I rarely use modules because I would likely end up rewriting the encounters anyway. When I do use them it's for the general descriptions and plot, NPCs, etc. But one of the big issues that there's no easy answer for is that D&D is a game for dungeon crawls and exploration/travel scenarios with everything in between. I've managed to solve that issue for me by narrating a lot of travel time unless there's a really tough fight along with using the gritty rest rules. I don't do dungeon crawls, instead my games are typically "everything is going fine, what do you do during your downtime" followed by the excrement hitting the fan for a few days.

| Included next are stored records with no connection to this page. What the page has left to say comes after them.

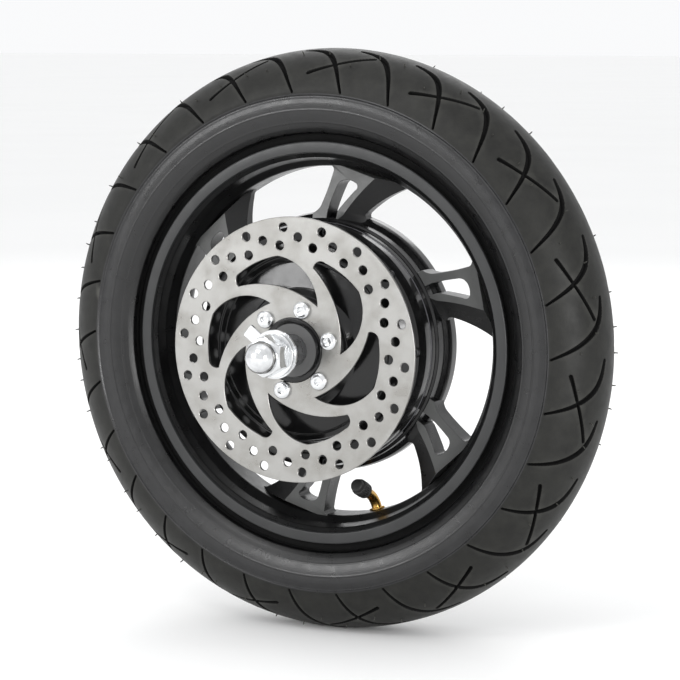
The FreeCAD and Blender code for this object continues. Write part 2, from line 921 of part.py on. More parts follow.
def make_disc_side_cover():
    """The dished cover that closes the drum, carries a bearing and seats the brake disc."""
    circle = "front_screw_circle"
    count = "front_screw_count"
    drills = [
        holes("screw_radius", circle, count, "-axle_half", "drum_front + 1"),
        holes("screw_head + screw_head_play", circle, count, "-axle_half", FRONT_SCREW_SEAT),
        holes(
            "disc_bolt_radius",
            "disc_bolt_circle",
            "disc_bolt_count",
            "disc_seat - 1",
            "disc_seat + disc_tap_depth",
            "disc_bolt_turn",
        ),
    ]
    drills = shaped("front_cover_drills", Part.makeCompound(drills))
    keep("disc_side_cover", cut("disc_side_cover", disc_cover_shell(), drills))


def cable_cover_shell():
    """The section of the cable side cover, from its edge to its bearing pocket and back."""
    seat = "drum_back + gasket_wall"
    face = "cable_bearing - bearing_half"
    edge = "drum_back_radius - back_plate_inset"
    return turned(
        "back_cover_shell",
        [
            (edge, seat),
            (edge, BACK_SCREW_SEAT),
            ("drum_back_radius - back_edge_inset", f"{seat} + back_edge_rise"),
            ("back_bore - back_dish_inset", f"{face} + cover_wall - back_dish_drop"),
            ("bearing_outer + back_boss_base", f"{face} + cover_wall + back_boss_rise"),
            ("bearing_outer + back_boss_wall", BACK_NOSE),
            ("seal_radius", BACK_NOSE),
            ("seal_radius", "cable_bearing + bearing_half"),
            ("bearing_outer", "cable_bearing + bearing_half"),
            ("bearing_outer", face),
            ("back_bore - back_pocket_inset", face),
            ("back_bore - spigot_wall", seat),
            ("back_bore - spigot_wall", "drum_back - spigot_length"),
            ("back_bore - fit_gap", "drum_back - spigot_length"),
            ("back_bore - fit_gap", seat),
        ],
    )


def make_cable_side_cover():
    """The smaller cover on the drum's back wall, with the other bearing."""
    circle = "back_screw_circle"
    count = "back_screw_count"
    drills = [
        holes("screw_radius", circle, count, "drum_back", "axle_half"),
        holes("screw_head + screw_head_play", circle, count, BACK_SCREW_SEAT, "axle_half"),
    ]
    drills = shaped("back_cover_drills", Part.makeCompound(drills))
    keep("cable_side_cover", cut("cable_side_cover", cable_cover_shell(), drills))


def make_gasket(side, radii, faces, screws):
    """A flat gasket between two radii and two faces, drilled for its cover's screws."""
    drills = holes("screw_radius", f"{screws}_circle", f"{screws}_count", "-axle_half", "axle_half")
    name = f"{side}_side_gasket"
    ring = collar(f"{screws}_ring", *radii, *faces)
    keep(name, cut(name, ring, shaped(f"{screws}_drills", drills)))


def cap_screw(shank, head, height, seat, tip, centre, socket):
    """A button-head screw parallel to the axle, from its seat to its tip."""
    outward = -1 if tip > seat else 1
    top = seat + outward * height
    screw = rod(shank, min(seat, tip), max(seat, tip), centre)
    screw = screw.fuse(rod(head, min(seat, top), max(seat, top), centre))
    floor = top - outward * height * SOCKET_DEPTH
    recess = [point(socket, 60 * i) + centre for i in range(6)]
    return screw.cut(slab(lines(recess), min(floor, top), max(floor, top)))


def make_cover_screws(side, screws, seat, tip):
    """The ring of screws that holds one cover on."""
    screw = cap_screw(
        size("screw_radius"),
        size("screw_head"),
        size("screw_head_height"),
        size(seat),
        size(tip),
        point(size(f"{screws}_circle"), 0),
        size("screw_socket"),
    )
    ring = ring_of(screw, int(size(f"{screws}_count")))
    name = f"{side}_cover_screws"
    keep(name, shaped(name, Part.makeCompound(ring)))


def disc_cutters(start, end):
    """The windows, the drilled rows and the bolt holes of the brake disc."""
    window = [Part.Arc(*[point(*corner) for corner in arc]).toShape() for arc in WINDOW_ARCS]
    cutters = ring_of(slab(window, start, end), int(size("disc_window_count")))
    radius = size("disc_hole_radius")
    for place in DISC_HOLES:
        cutters += ring_of(rod(radius, start, end, point(*place)), int(size("disc_hole_count")))
    centre = point(size("disc_bolt_circle"), size("disc_bolt_turn"))
    bolt_hole = rod(size("disc_bolt_radius + disc_bolt_play"), start, end, centre)
    cutters += ring_of(bolt_hole, int(size("disc_bolt_count")))
    return shaped("disc_cuts", Part.makeCompound(cutters))


def make_brake_disc():
    front = "disc_seat - disc_wall"
    blank = collar("disc_blank", "disc_spigot + disc_play", "disc_radius", front, "disc_seat")
    cutters = disc_cutters(size(front) - 1, size("disc_seat") + 1)
    keep("brake_disc", cut("brake_disc", blank, cutters))
    bolt = cap_screw(
        size("disc_bolt_radius"),
        size("disc_bolt_head"),
        size("disc_bolt_height"),
        size(front),
        size("disc_seat + disc_bolt_grip"),
        point(size("disc_bolt_circle"), size("disc_bolt_turn")),
        size("disc_bolt_socket"),
    )
    bolts = ring_of(bolt, int(size("disc_bolt_count")))
    keep("disc_bolts", shaped("disc_bolts", Part.makeCompound(bolts)))


# ---------------------------------------------------------------- axle ends


def double_d(start, end):
    """The threaded end's section: a round bar with two flats."""
    radius = size("thread_radius")
    half = size("flat_half")
    sides = Part.makeBox(2 * half, end - start, 2 * radius, FreeCAD.Vector(-half, start, -radius))
    return rod(radius, start, end).common(sides)


def make_washers(side, sign):
    """The tongued washer against the dropout, and the plain one outside it."""
    near = size(f"{sign} * (shoulder + dropout)")
    middle = size(f"{sign} * (shoulder + dropout + washer_wall)")
    low = min(near, middle)
    high = max(near, middle)
    length = size("tab_washer_radius + tab_length")
    width = size("tab_width")
    tab = Part.makeBox(length, high - low, width, FreeCAD.Vector(0, low, -width / 2))
    washer = rod(size("tab_washer_radius"), low, high).fuse(about_y(tab, size("tab_angle")))
    name = f"{side}_side_tab_washer"
    keep(name, shaped(name, washer.cut(double_d(low, high))))
    name = f"{side}_side_washer"
    start = f"{sign} * (shoulder + dropout + washer_wall)"
    end = f"{sign} * (shoulder + dropout + 2 * washer_wall)"
    keep(name, collar(name, "thread_radius", "washer_radius", start, end))


def hexagon(name, start):
    """A hexagonal prism about the axle, two of its flats level."""
    prism = doc.addObject("Part::Prism", name)
    prism.Polygon = 6
    prism.setExpression("Circumradius", bound("nut_flats / sqrt(3)"))
    prism.setExpression("Height", bound("nut_height"))
    prism.setExpression("Placement.Base.y", bound(start))
    prism.Placement.Rotation = FreeCAD.Rotation(FreeCAD.Vector(1, 0, 0), -90)
    return prism


def make_cable_side_nut():
    start = "shoulder + dropout + 2 * washer_wall"
    bore = collar("nut_bore", "0", "thread_radius", start, f"{start} + nut_height")
    keep("cable_side_nut", cut("cable_side_nut", hexagon("nut_prism", start), bore))


def make_acorn_nut():
    start = "-(shoulder + dropout + 2 * washer_wall + nut_height)"
    dome = doc.addObject("Part::Sphere", "acorn_dome")
    dome.setExpression("Radius", bound("dome_radius"))
    dome.setExpression("Placement.Base.y", bound("-half_length + dome_radius"))
    foot = f"{start} + dome_neck_sink"
    neck = collar("acorn_neck", "0", "dome_radius", "-half_length + dome_radius", foot)
    solid = doc.addObject("Part::MultiFuse", "acorn_solid")
    solid.Shapes = [hexagon("acorn_prism", start), neck, dome]
    hollow = "-axle_half + disc_end_short - dome_hollow"
    bore = collar("acorn_bore", "0", "thread_radius", hollow, f"{start} + nut_height")
    keep("acorn_nut", cut("acorn_nut", solid, bore))


def make_cable_boot():
    outline = [
        ("cable_bore", "axle_half"),
        ("cable_bore", "half_length"),
        ("boot_radius - boot_chamfer", "half_length"),
        ("boot_radius", "half_length - boot_chamfer"),
        ("boot_radius", "half_length - boot_length"),
        ("thread_radius", "half_length - boot_length"),
        ("thread_radius", "axle_half"),
    ]
    keep("cable_boot", turned("cable_boot", outline))


# ---------------------------------------------------------------- valve


def valve_points():
    """The stem's foot, its corner and the direction of its outer run."""
    angle = size("valve_angle")
    foot = point(size("valve_base"), angle)
    corner = point(size("valve_corner"), angle)
    lean = math.radians(size("valve_lean"))
    onward = point(-math.sin(lean), angle, -math.cos(lean))
    return foot, corner, onward


def valve_path():
    """The stem's middle line: two straight runs with a bend between them."""
    foot, corner, onward = valve_points()
    inward = (corner - foot).normalize()
    half_turn = inward.getAngle(onward) / 2
    bend = size("valve_bend")
    start = corner - inward * (bend * math.tan(half_turn))
    end = corner + onward * (bend * math.tan(half_turn))
    outward = (onward - inward).normalize()
    middle = corner + outward * (bend / math.cos(half_turn) - bend)
    tip = corner + onward * size("valve_length")
    return Part.Wire(
        [
            Part.makeLine(foot, start),
            Part.Arc(start, middle, end).toShape(),
            Part.makeLine(end, tip),
        ]
    )


def on_valve(radius, start, end):
    """A cylinder along the stem's outer run, measured from its corner."""
    corner, onward = valve_points()[1:]
    length = size(end) - size(start)
    return Part.makeCylinder(size(radius), length, corner + onward * size(start), onward)


def make_valve():
    foot, corner = valve_points()[:2]
    inward = (corner - foot).normalize()
    ring = Part.Wire(Part.makeCircle(size("valve_radius"), foot, inward))
    stem = valve_path().makePipeShell([ring], True, False)
    stem = stem.cut(on_valve("valve_bore", "cap_start", "cap_end"))
    keep("valve_stem", shaped("valve_stem", stem))
    keep("valve_pin", shaped("valve_pin", on_valve("pin_radius", "pin_start", "pin_end")))
    cap = on_valve("cap_radius", "cap_start", "cap_end")
    cap = cap.cut(on_valve("valve_radius", "cap_start", "cap_end - cap_wall"))
    keep("valve_cap", shaped("valve_cap", cap))
    base = point(size("well_radius - rim_wall - valve_nut_gap"), size("valve_angle"))
    nut = Part.makeCylinder(size("valve_nut_radius"), size("valve_nut_wall"), base, inward)
    nut = nut.cut(Part.makeCylinder(size("valve_radius"), FAR, foot, inward))
    keep("valve_nut", shaped("valve_nut", nut))


# ---------------------------------------------------------------- the whole wheel


def make_rim():
    make_tyre()
    make_inner_tube()
    make_rim_tape()
    make_rim_casting()
    make_valve()


def make_motor():
    make_back_iron()
    make_magnets()
    make_stator_core()
    make_windings()
    make_stator_spider()
    make_axle_key()
    make_hall_board()
    make_phase_leads()
    make_axle()


def make_bearings():
    for side in ("disc", "cable"):
        make_races(side)
        make_balls(side)
        make_shields(side)
    disc_clip = "disc_bearing - bearing_half"
    cable_clip = "cable_bearing + bearing_half"
    make_circlip("disc", f"{disc_clip} - clip_wall", disc_clip)
    make_circlip("cable", cable_clip, f"{cable_clip} + clip_wall")
    mouth = "disc_seat - spigot_height"
    make_seal("disc", mouth, f"{mouth} + seal_length")
    make_seal("cable", BACK_NOSE, f"{BACK_NOSE} - seal_length")


def make_covers():
    make_disc_side_cover()
    make_cable_side_cover()
    radii = ("drum_bore", "drum_front_radius")
    make_gasket("disc", radii, ("drum_front - gasket_wall", "drum_front"), "front_screw")
    radii = ("back_bore", "drum_back_radius - back_plate_inset")
    make_gasket("cable", radii, ("drum_back", "drum_back + gasket_wall"), "back_screw")
    make_cover_screws("disc", "front_screw", FRONT_SCREW_SEAT, "drum_front + front_screw_grip")
    tip = "drum_back - back_wall + back_screw_short"
    make_cover_screws("cable", "back_screw", BACK_SCREW_SEAT, tip)
    make_brake_disc()


def make_axle_ends():
    make_washers("disc", -1)
    make_washers("cable", 1)
    make_cable_side_nut()
    make_acorn_nut()
    make_cable_boot()


def check():
    """Stop at any failed object, and at any sub-part whose shape isn't sound."""
    for thing in doc.Objects:
        if {"Invalid", "Error"} & set(thing.State):
            raise RuntimeError(f"{thing.Label} failed: {thing.State}")
    for name, thing in nodes.items():
        shape = thing.Shape
        if shape.isNull() or not shape.isValid() or not shape.Solids:
            raise RuntimeError(f"{name} has no sound shape")


make_rim()
make_motor()
make_bearings()
make_covers()
make_axle_ends()
doc.recompute()
check()
os.makedirs("parts", exist_ok=True)
for name, thing in nodes.items():
    thing.Shape.exportStep(f"parts/{name}.step")
    print(name, len(thing.Shape.Solids), round(thing.Shape.Volume, 1))
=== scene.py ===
import math

import bmesh
import bpy
import numpy as np
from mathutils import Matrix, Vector
from mathutils.geometry import delaunay_2d_cdt


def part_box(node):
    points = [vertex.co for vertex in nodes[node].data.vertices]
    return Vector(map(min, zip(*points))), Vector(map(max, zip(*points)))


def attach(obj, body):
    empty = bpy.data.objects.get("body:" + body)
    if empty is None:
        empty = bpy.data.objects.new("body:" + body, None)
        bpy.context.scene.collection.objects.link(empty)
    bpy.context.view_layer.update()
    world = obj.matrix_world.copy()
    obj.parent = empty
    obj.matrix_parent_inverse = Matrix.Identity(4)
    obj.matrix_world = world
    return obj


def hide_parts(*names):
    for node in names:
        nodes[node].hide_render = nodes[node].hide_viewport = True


# The wheel turns about Y, the brake disc is on the -Y side, and angles run from +X towards +Z.
# Shapes are worked out in millimetres and turned into metres where a mesh is made.
MM = 0.001
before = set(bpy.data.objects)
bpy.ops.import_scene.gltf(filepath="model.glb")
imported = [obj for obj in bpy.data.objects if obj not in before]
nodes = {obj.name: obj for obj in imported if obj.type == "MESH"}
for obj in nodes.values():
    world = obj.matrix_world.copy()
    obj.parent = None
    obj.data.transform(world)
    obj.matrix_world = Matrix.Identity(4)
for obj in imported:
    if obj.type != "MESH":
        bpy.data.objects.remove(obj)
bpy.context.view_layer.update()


def reach(node, axis, end):
    """One coordinate of a CAD node's box, in millimetres: axis 0 to 2, end 0 for low and 1 for high."""
    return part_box(node)[end][axis] / MM


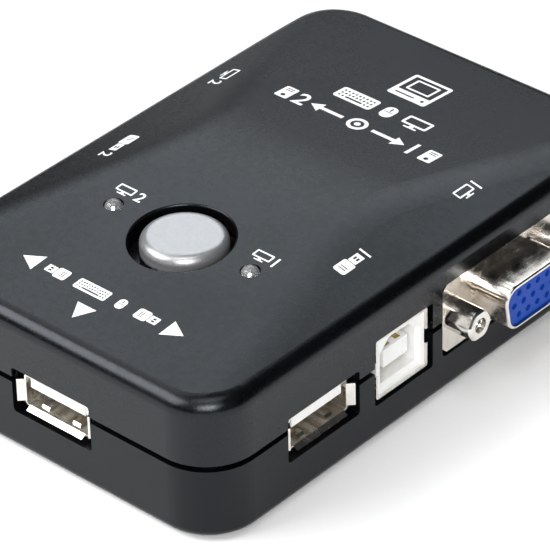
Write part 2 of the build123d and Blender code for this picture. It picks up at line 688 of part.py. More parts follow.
with BuildPart() as button_cap:
    # cap with rounded edge, retaining flange below the lid, hollow underneath, socketed stem
    with BuildSketch(Plane.XY.offset(Z_BTN - 6.0)):
        with Locations((BTN_X, BTN_Y)):
            Circle(BTN_R)
    extrude(amount=6.0)
    fillet(button_cap.faces().sort_by(Axis.Z)[-1].edges(), radius=1.5)
    with BuildSketch(Plane.XY.offset(Z_BTN - 6.0)):
        with Locations((BTN_X, BTN_Y)):
            Circle(9.4)
    extrude(amount=1.1)
    with BuildSketch(Plane.XY.offset(Z_BTN - 7.0)):
        with Locations((BTN_X, BTN_Y)):
            Circle(BTN_R - 1.5)
    extrude(amount=5.2, mode=Mode.SUBTRACT)
    with BuildSketch(Plane.XY.offset(Z_STEM)):
        with Locations((BTN_X, BTN_Y)):
            Circle(3.3)
    extrude(amount=Z_BTN - 1.5 - Z_STEM)
    with BuildSketch(Plane.XY.offset(Z_STEM - 1)):
        with Locations((BTN_X, BTN_Y)):
            Rectangle(3.04, 3.04)
    extrude(amount=5.2, mode=Mode.SUBTRACT)
write(button_cap, "button_cap")

with BuildPart() as switch_spring:
    spring_len = Z_STEM - Z_BODY_TOP - 0.1
    with BuildLine():
        Helix(pitch=(spring_len - 0.5) / 3, height=spring_len - 0.5, radius=2.65,
              center=(BTN_X, BTN_Y, Z_BODY_TOP + 0.3))
    with BuildSketch(Plane(origin=(BTN_X + 2.65, BTN_Y, Z_BODY_TOP + 0.3), x_dir=(1, 0, 0), z_dir=(0, 1, 0))):
        Circle(0.2)
    sweep(is_frenet=True)
write(switch_spring, "switch_spring")


# ------------------------------------------------------------------ board components
def gull_leads(spots, body_l, body_w, pitch, count, both_ways=False):
    """Bent leads along the two long sides (and the two short ones) of each package."""
    with BuildPart() as leads:
        for cx, cy, turn in spots:
            for k in range(4 if both_ways else 2):
                ang = turn + 180 * k if not both_ways else turn + 90 * k
                base = Plane.XY.offset(Z_PCB).rotated((0, 0, ang))
                base.origin = (cx, cy, Z_PCB)
                for i in range(count):
                    a = (i - (count - 1) / 2) * pitch
                    side = Plane(origin=base.origin + base.x_dir * (a - pitch * 0.17), x_dir=base.y_dir, z_dir=base.x_dir)
                    with BuildSketch(side):
                        with BuildLine():
                            h = body_w / 2
                            Polyline((h, 0.62), (h + 0.45, 0.62), (h + 0.6, 0.2), (h + 1.15, 0.2), (h + 1.15, 0.0),
                                     (h + 0.45, 0.0), (h + 0.3, 0.42), (h, 0.42), close=True)
                        make_face()
                    extrude(amount=pitch * 0.34)
    return leads


def packages(spots, body_l, body_w, height):
    with BuildPart() as body:
        for cx, cy, turn in spots:
            with BuildSketch(Plane.XY.offset(Z_PCB + 0.1).rotated((0, 0, 0))):
                with Locations(Location((cx, cy, 0), (0, 0, turn))):
                    Rectangle(body_l, body_w)
            extrude(amount=height)
            with BuildSketch(Plane.XY.offset(Z_PCB + 0.1 + height - 0.15)):
                with Locations(Location((cx, cy, 0), (0, 0, turn))):
                    with Locations((-body_l / 2 + 0.9, -body_w / 2 + 0.9)):
                        Circle(0.35)
            extrude(amount=1, mode=Mode.SUBTRACT)
    return body


VIDEO_ICS = [(-7.5, 27.5, 90), (7.5, 27.5, 90), (0.0, 12.5, 0)]
video_switch_ics = packages(VIDEO_ICS, 9.9, 3.9, 1.5)
write(video_switch_ics, "video_switch_ics")
write(gull_leads(VIDEO_ICS, 9.9, 3.9, 1.27, 8), "video_switch_ic_leads")

USB_IC = [(-6.5, 1.0, 0)]
write(packages(USB_IC, 7.0, 7.0, 1.4), "usb_switch_ic")
write(gull_leads(USB_IC, 7.0, 7.0, 0.5, 12, True), "usb_switch_ic_leads")

CONTROL_IC = [(8.5, 1.0, 90)]
write(packages(CONTROL_IC, 8.7, 3.9, 1.5), "controller_ic")
write(gull_leads(CONTROL_IC, 8.7, 3.9, 1.27, 7), "controller_ic_leads")

with BuildPart() as crystal:
    with BuildSketch(Plane.XY.offset(Z_PCB)):
        with Locations((-6.5, -8.5)):
            SlotOverall(11.2, 4.7)
    extrude(amount=0.5)
    with BuildSketch(Plane.XY.offset(Z_PCB + 0.5)):
        with Locations((-6.5, -8.5)):
            SlotOverall(10.4, 3.9)
    extrude(amount=3.0)
    fillet(crystal.faces().sort_by(Axis.Z)[-1].edges(), radius=0.5)
write(crystal, "crystal")

with BuildPart() as electrolytic_capacitors:
    caps = [(-11.0, -30.5), (11.0, -30.5), (0.0, 20.5)]
    with BuildSketch(Plane.XY.offset(Z_PCB)):
        with Locations(*caps):
            Circle(2.5)
    extrude(amount=7.0)
    tops = electrolytic_capacitors.faces().filter_by(Axis.Z).group_by(Axis.Z)[-1].edges()
    fillet(tops, radius=0.35)
    with BuildSketch(Plane.XY.offset(Z_PCB + 0.9)):
        with Locations(*caps):
            Circle(2.6)
            Circle(2.3, mode=Mode.SUBTRACT)
    extrude(amount=0.35, mode=Mode.SUBTRACT)
write(electrolytic_capacitors, "electrolytic_capacitors")

RES = [(x, 36.0) for x in (-9.0, -6.0, -3.0, 0.0, 3.0, 6.0, 9.0)] + [(x, 7.3) for x in (-9.0, -6.0, -3.0, 3.0)]
RES += [(s * 17.6, y) for s in (1, -1) for y in (7.0, 10.0, 13.0, 16.0, 19.0, 22.0)]
RES += [(s * 9.0, -22.5) for s in (1, -1)]
with BuildPart() as chip_resistors:
    with BuildSketch(Plane.XY.offset(Z_PCB)):
        with Locations(*RES):
            Rectangle(1.6, 0.8)
    extrude(amount=0.45)
write(chip_resistors, "chip_resistors")

CHIP_C = [(x, 33.9) for x in (-9.0, -3.0, 3.0, 9.0)] + [(-13.0, y) for y in (-4.0, 0.0, 4.0)]
CHIP_C += [(14.0, y) for y in (-4.0, 0.0, 4.0)] + [(12.5, -16.0), (-12.5, -16.0)]
with BuildPart() as chip_capacitors:
    with BuildSketch(Plane.XY.offset(Z_PCB)):
        with Locations(*CHIP_C):
            Rectangle(1.6, 0.85)
    extrude(amount=0.85)
write(chip_capacitors, "chip_capacitors")

with BuildPart() as voltage_regulator:
    with BuildSketch(Plane.XY.offset(Z_PCB + 0.1)):
        with Locations((6.5, -10.5)):
            Rectangle(6.5, 3.5)
    extrude(amount=1.6)
    with BuildSketch(Plane.XY.offset(Z_PCB)):
        with Locations((6.5, -7.9)):
            Rectangle(3.0, 1.9)
        with Locations((4.2, -12.9), (6.5, -12.9), (8.8, -12.9)):
            Rectangle(0.8, 1.5)
    extrude(amount=0.3)
write(voltage_regulator, "voltage_regulator")

with BuildPart() as diodes:
    with BuildSketch(Plane.XY.offset(Z_PCB)):
        with Locations((12.0, -12.0), (-13.8, -12.6), (12.0, -8.6), (-13.8, 8.0)):
            Rectangle(4.3, 2.6)
    extrude(amount=2.1)
    chamfer(diodes.faces().filter_by(Axis.Z).group_by(Axis.Z)[-1].edges(), length=0.35)
write(diodes, "diodes")
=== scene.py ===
import math
import bpy
import bmesh
from mathutils import Vector, Matrix
from mathutils.bvhtree import BVHTree


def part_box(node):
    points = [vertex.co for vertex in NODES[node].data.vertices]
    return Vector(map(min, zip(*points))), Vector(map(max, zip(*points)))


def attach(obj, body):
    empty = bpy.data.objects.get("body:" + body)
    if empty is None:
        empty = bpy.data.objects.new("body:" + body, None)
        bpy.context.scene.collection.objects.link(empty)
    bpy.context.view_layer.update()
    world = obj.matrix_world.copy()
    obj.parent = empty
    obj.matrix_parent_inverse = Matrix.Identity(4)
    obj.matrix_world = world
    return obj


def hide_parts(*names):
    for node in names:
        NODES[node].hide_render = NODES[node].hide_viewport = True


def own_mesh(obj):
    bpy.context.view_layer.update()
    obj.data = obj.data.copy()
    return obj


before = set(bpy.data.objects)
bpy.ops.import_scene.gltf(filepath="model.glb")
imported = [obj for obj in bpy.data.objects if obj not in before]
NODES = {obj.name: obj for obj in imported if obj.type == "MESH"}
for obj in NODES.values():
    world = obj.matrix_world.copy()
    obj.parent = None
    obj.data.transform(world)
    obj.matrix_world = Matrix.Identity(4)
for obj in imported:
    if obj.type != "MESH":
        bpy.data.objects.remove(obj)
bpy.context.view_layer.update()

MM = 0.001
scene = bpy.context.scene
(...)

I think you need to chat with the players and explain what the issues are. There's a multiple ways of addressing this but you have to be willing to change things if you want to fix it. Good luck.
 


Mort

Legend
Supporter
Do you think an approach of "you get a rest when I say you get a rest" would be good to take? We already do milestone levelling. Treasure is at the discretion of the DM. What about recharging abilities?
Does that seem like a bad idea? Any of you do that?
Gritty rest - maybe?

Kind of, though it doesn't have to be that blatant. I make sure the PCs recognize the resting "wherever they want," is problematic. If the PCs insist on hunkering down in enemy territory, chances are they won't get a complete rest and will expend more resources trying to then just pushing forward or back.

Or on a more "soft pressure" approach, if the PCs don't feel like pushing forward, well ok, but someone else might - and they'll get to the good loot first. Rival adventuring parties can be a good source of fun, if not overused (and they provide for a nice change of pace when the PCs stumble upon their mangled remains and the session turns into a bit of a murder mystery or a dire warning of things to come).